In 1671 he visited the dioceses of Armagh and Raphoe and the sick Bishop Patrick Plunkett in Dublin; installed new vicars of Derry and Dromore; welcomed Brenan, who had arrived in Dublin from Rome; and consecrated the bishop of Clonfert, Thady Keogh, OP. In 1672 he paid a seven weeks visit to Dublin. He reconciled to the church the Franciscan friar Thomas Harold (a former adherent to the pro-government ‘remonstrance’ of the 1660s), and saw to his safe departure abroad. He and Archbishop Talbot engaged in an unseemly dispute on the primatial rights of Armagh and Dublin. Plunkett maintained that his primacy gave him a jurisdiction over all Ireland; he played an active part in solving disputes in various dioceses and reported on them to Rome. His short book in English, Jus primatiale (Dublin, 1672), a defence of Armagh's primacy, was answered by Talbot in his book in Latin, Primatus Dublinensis (Lille, 1674). The archbishops were reconciled in 1672 by Bishop John O'Molony (qv) of Killaloe. Plunkett held a diocesan synod in May 1672; installed vicar-apostolic Gerard Farrell in Ardagh; met the new viceroy, the earl of Essex (qv), in August; saw to the replacement of vicar Patrick McColyn in Clogher; and attended the Franciscan provincial chapter at Elphin (November).
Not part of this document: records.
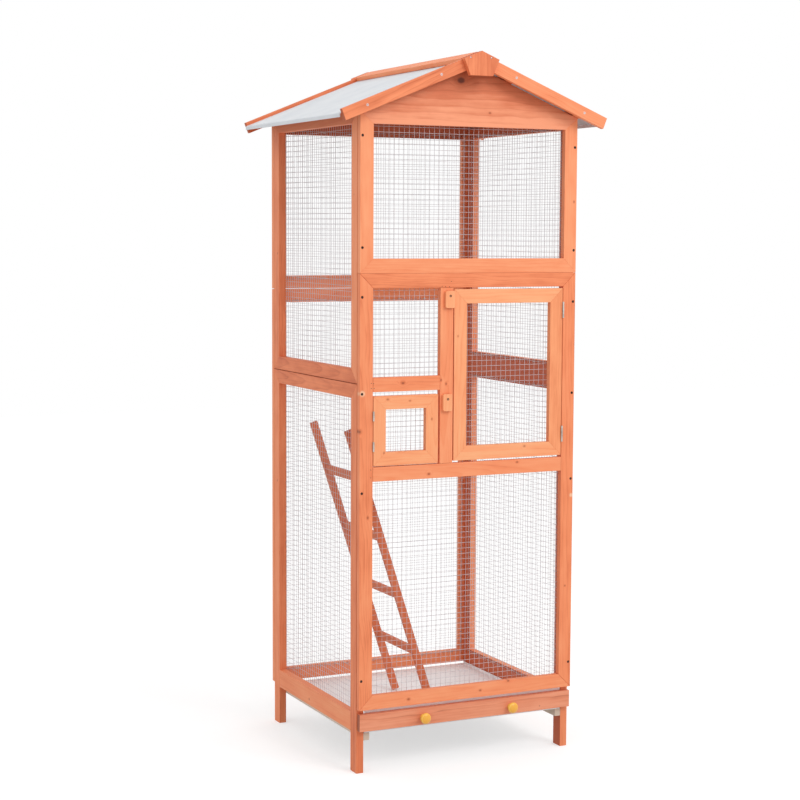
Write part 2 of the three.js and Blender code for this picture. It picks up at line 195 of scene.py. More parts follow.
# The sides of boards that look inward are drawn darker, as painted shade within the cage.
# How much of it shows depends on the place ahead of a face: in the room, in the thickness of
# the walls, in front of the gables, where there is none, or under the eaves.
FEELER = 12 * MM
GABLE_SKIN = 13 * MM
LEFT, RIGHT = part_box("left_lower_frame"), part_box("right_lower_frame")
FRONT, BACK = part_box("front_mullion"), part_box("back_lower_frame")
ROOF_LEFT, ROOF_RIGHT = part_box("roof_sheet_left"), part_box("roof_sheet_right")
TOP = CAD_BOX[1][2]
ROOM = (Vector((LEFT[1].x, FRONT[1].y, 0)), Vector((RIGHT[0].x, BACK[0].y, TOP)))
HOUSE = (Vector((LEFT[0].x, FRONT[0].y, 0)), Vector((RIGHT[1].x, BACK[1].y, TOP)))
GABLES = (HOUSE[0] - Y * GABLE_SKIN, HOUSE[1] + Y * GABLE_SKIN)
EAVES = (Vector((ROOF_LEFT[0].x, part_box("fascia_front_left")[1].y, ROOF_LEFT[0].z)),
         Vector((ROOF_RIGHT[1].x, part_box("fascia_back_left")[0].y, TOP)))
INWARD_SHADE_BY_PLACE = ((ROOM, 1.0), (HOUSE, 0.24), (GABLES, 0.0), (EAVES, 0.48))
LADDER_INWARD_SHADE = 0.75  # at most, on the ladder
# Painted shade at most, on these boards
MOST_INWARD_SHADE = {
    "back_upper_frameb": 0.32,
    "back_lower_framet": 0.32,
    "back_lower_frameb": 0.3,
}

# What chance gives a board: where it lies in the noise, its pith, its tone and its knots
NOISE_REACH = 40
PITH_ASIDE = 1.6  # of its half width
PITH_BELOW = (14, 60)  # mm
PITH_SLANT = 0.035
TONE_SPREAD = 0.05
KNOT_SPACING = 0.4  # metres of its half length for each knot
KNOT_ROOM = (0.9, 0.7)  # of its half length and half width
KNOT_RADII = (0.8, 2.0)  # mm
KNOT_KEYS = ("knot_1", "knot_2", "knot_3")
END_GRAIN = 0.8  # cosine of a face's way to the grain, from which it shows the end grain
LOOKS_DOWN = -0.5  # upward share of a normal under which a face is an underside

# Wood: waves per metre along the grain, across it and into the board
WANDER_WAVES = (6.5, 24.0, 24.0)
FIBRE_WAVES = (14.0, 900.0, 900.0)
STREAK_WAVES = (7.0, 160.0, 160.0)
BLOTCH_WAVES = (11.0, 34.0, 34.0)
RING_WANDER = 0.022
RING_SHADES = ((0.0, 0.25), (0.08, 0.0), (0.5, 0.12), (0.82, 0.55), (0.95, 1.0), (1.0, 0.25))
RING_NOISE, RING_UNEVEN = 60.0, 1.6 * MM
RINGS, STREAKS, BLOTCHES, FIBRES = 0.32, 0.6, 0.75, 0.35  # how much each darkens
BASE_SHADE = 0.22
MIDDLE_SHADE = 0.42
# Knots, in their own radii: where the core, the halo and the push on the rings fade out
KNOT_CORE, KNOT_HALO, KNOT_SWIRL = (0.6, 1.25), (1.0, 2.6), (0.0, 4.5)
KNOT_STRETCH = 0.72
KNOT_PUSH = 2.2
FAINT_KNOT, FULL_KNOT = 0.35, 11 * MM  # darkness of the smallest, and size that adds 1
NO_KNOT = 0.1 * MM
NOT_ZERO = 0.000001
CHIP_EDGE, CHIP_RAGGED = (0.55, 0.9), 1.6
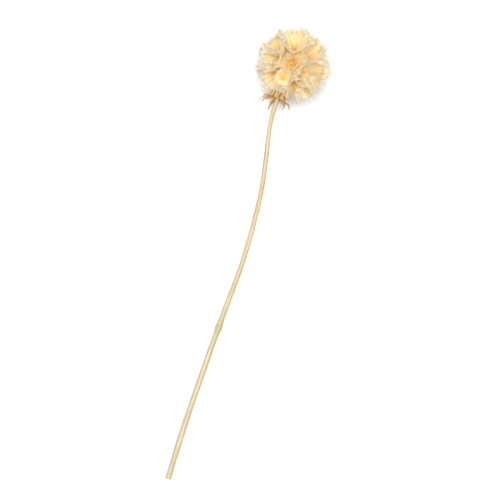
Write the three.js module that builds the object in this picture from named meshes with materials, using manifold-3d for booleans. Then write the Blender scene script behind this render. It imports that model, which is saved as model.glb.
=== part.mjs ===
// A dried and bleached starflower scabiosa stem, cut and laid on its side on a flat surface. The globe of a seed
// head is a receptacle set all round with florets: each one a short tube that opens into a ribbed, fringed paper
// cup with a five-armed star on its floor. Curled bracts hang from a collar under the head, round the top of the
// bent stem.
// Millimetres, +Z up. The stem runs along Y with the head at +Y, and the surface it lies on is z = 0.
import * as THREE from "three";
import { mergeVertices } from "three/addons/utils/BufferGeometryUtils.js";
import Module from "manifold-3d";

const wasm = await Module();
wasm.setup();

const SLIVER = 0.01;

// The head. Every floret points away from HEAD_CENTRE, and the stem comes in against HEAD_AXIS.
const HEAD_CENTRE = new THREE.Vector3(22.5, 101.0, 21.3);
const HEAD_AXIS = directionOf(66, 4.5);
const RECEPTACLE_RADIUS = 5.2;
const RECEPTACLE_BASE = 7.5; // from the centre down to the flat that sits on the stem
const LONG_SIDE = directionOf(45, 0); // the side on which the florets have grown longest
const LONG_SIDE_GAIN = 0.1;

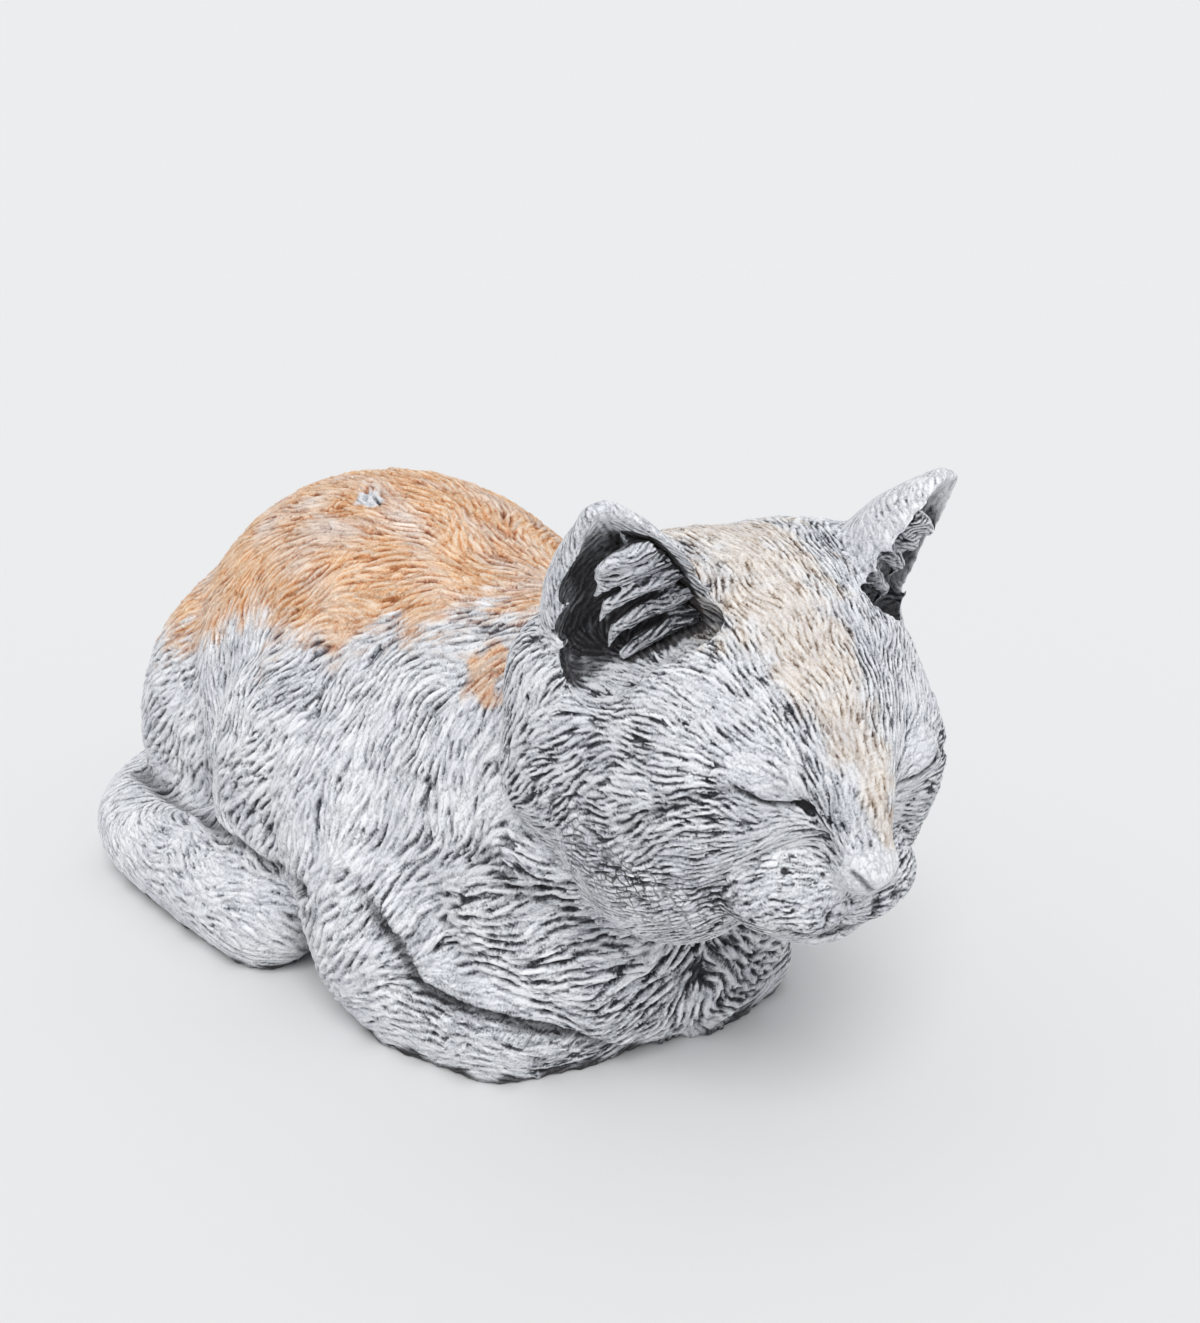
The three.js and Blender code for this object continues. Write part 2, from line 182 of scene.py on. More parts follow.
def smooth_form(bm, rounds, verts):
    for _ in range(rounds):
        bmesh.ops.smooth_vert(bm, verts=verts, factor=0.5, use_axis_x=True, use_axis_y=True, use_axis_z=True)


def islands(items, beside):
    """Groups of items that hang together. beside gives an item's neighbours."""
    seen, groups = set(), []
    for start in items:
        if start in seen:
            continue
        seen.add(start)
        queue, group = [start], []
        while queue:
            item = queue.pop()
            group.append(item)
            for other in beside(item):
                if other not in seen:
                    seen.add(other)
                    queue.append(other)
        groups.append(group)
    return groups


def drop_specks(bm, least=400):
    """Deletes loose specks that the welding left round sharp edges."""
    for group in islands(bm.verts[:], lambda vert: [edge.other_vert(vert) for edge in vert.link_edges]):
        if len(group) < least:
            bmesh.ops.delete(bm, geom=group, context="VERTS")


def drop_faces(bm, faces):
    """Deletes these faces and the vertices that no other face holds."""
    bmesh.ops.delete(bm, geom=faces, context="FACES")
    bmesh.ops.delete(bm, geom=[v for v in bm.verts if not v.link_faces], context="VERTS")


def run_on(ring, face_section):
    """Adds rings of faces round the kept ones. Each takes the section of the face that it runs on from."""
    edge = list(ring)
    for step in range(1, BEYOND_SEAM + 1):
        beyond = []
        for face in edge:
            for side in face.edges:
                for other in side.link_faces:
                    if other not in ring:
                        ring[other] = step
                        face_section[other] = face_section[face]
                        beyond.append(other)
        edge = beyond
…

In the spring of 1673 he spent six weeks in Connacht. Resentment in the English parliament at the king's tolerance of catholics (in the declaration of indulgence) caused a wave of persecution. On 8 May he attended, as a defence witness, a meeting of a government commission enquiring into Archbishop Talbot's conduct. Talbot was banished; bishops and priests went underground after the edict of expulsion from Ireland of all priests and religious (27 October 1673). Plunkett and Brenan found refuge for some six months in south Armagh, where they suffered severe privations. In the summer of 1674 Plunkett reported to Rome a famine in which 400 catholics in his diocese died of hunger. In 1675 he wrote to Rome discouraging the appointment of more bishops; new bishops, however, were appointed in 1676 to Kildare, Clogher, Cork, and Cloyne. Fr Michael Plunkett (qv), his secretary and relative, went to study in the Irish College, Rome, and for a while acted as clergy agent in Rome. Archbishop Plunkett visited his friend Brenan and relatives in Munster and south Leinster in the autumn. He was involved in the dispute between some clergy and Thomas Fitzsimons, vicar general of Kilmore, which continued to 1678; his decision against Fitzsimons was later confirmed by Rome. He reported to Rome on the religious situation in Cashel and Waterford dioceses.
The archbishop held synods of his own clergy every two years and finally a provincial synod at Ardpatrick, near Louth village (28 August 1678), which issued twenty-six decrees directed at the sanctification of the faithful, the ending of clerical scandals, and restoration of church discipline. A commission was set up to study problems regarding the rights of heads of religious orders, conventual discipline, and questing for alms. He visited the diocese of Clonmacnoise.
After the alleged discovery of a ‘popish plot’ in 1678 the bishops went into hiding again. In October 1679 Plunkett risked a visit to Dublin to Bishop Plunkett of Meath, who was ill and who died on 18 November. On 21 October 1679 the English privy council instructed the lord lieutenant, the duke of Ormond (qv), to arrest Plunkett and Bishop Patrick Tyrrell (qv) of Clogher. A letter had been given to the duke of York (qv) in Brussels accusing Col. John Fitzpatrick (qv) (Plunkett's benefactor, and brother-in-law of Ormond) and the two bishops of plotting to bring a French army to Ireland. Plunkett was arrested on 6 December in Dublin, imprisoned in Dublin castle, and tried in Dundalk (23 July 1680) on two bills of indictment, one for treason and one for exercising papal jurisdiction. When Edmund Murphy (qv), a priest whom he had suspended, failed to appear as a witness, the trial broke down. But on 6 October Plunkett was sent for trial to London and was transferred to Newgate prison. In April 1681 the Westminster grand jury found a true bill against him and returned him for trial. On 3 May he was arraigned for high treason before the king's bench and given five weeks to bring his witnesses from Ireland. On 8 June, before their arrival, he was tried for high treason and found guilty on perjured evidence. Lay and priest witnesses, including Florence MacMoyer (qv) and the hostile friar John MacMoyer (qv), were weak and unimpressive. Beyond protesting against being tried in England, the archbishop made little defence. In prison he was attended by his servant and friend for eleven years, James MacKenna, and by Dom Maurus Corker OSB, a fellow-prisoner. His last speech was printed in London. His courage, forbearance, and forgiving attitude during his imprisonment revealed his saintly nature. He was executed at Tyburn on 11 July 1681. It was probably during his imprisonment that Garret Morphy (qv), a Dublin portraitist, drew the sketch on which later paintings of him are based.
Plunkett was beatified by Benedict XV (23 May 1920) and canonised by Paul VI (12 October 1975). His relics are venerated in St Peter's church, Drogheda (where his head is kept), Downside Abbey, England, and Lampsringe, Germany.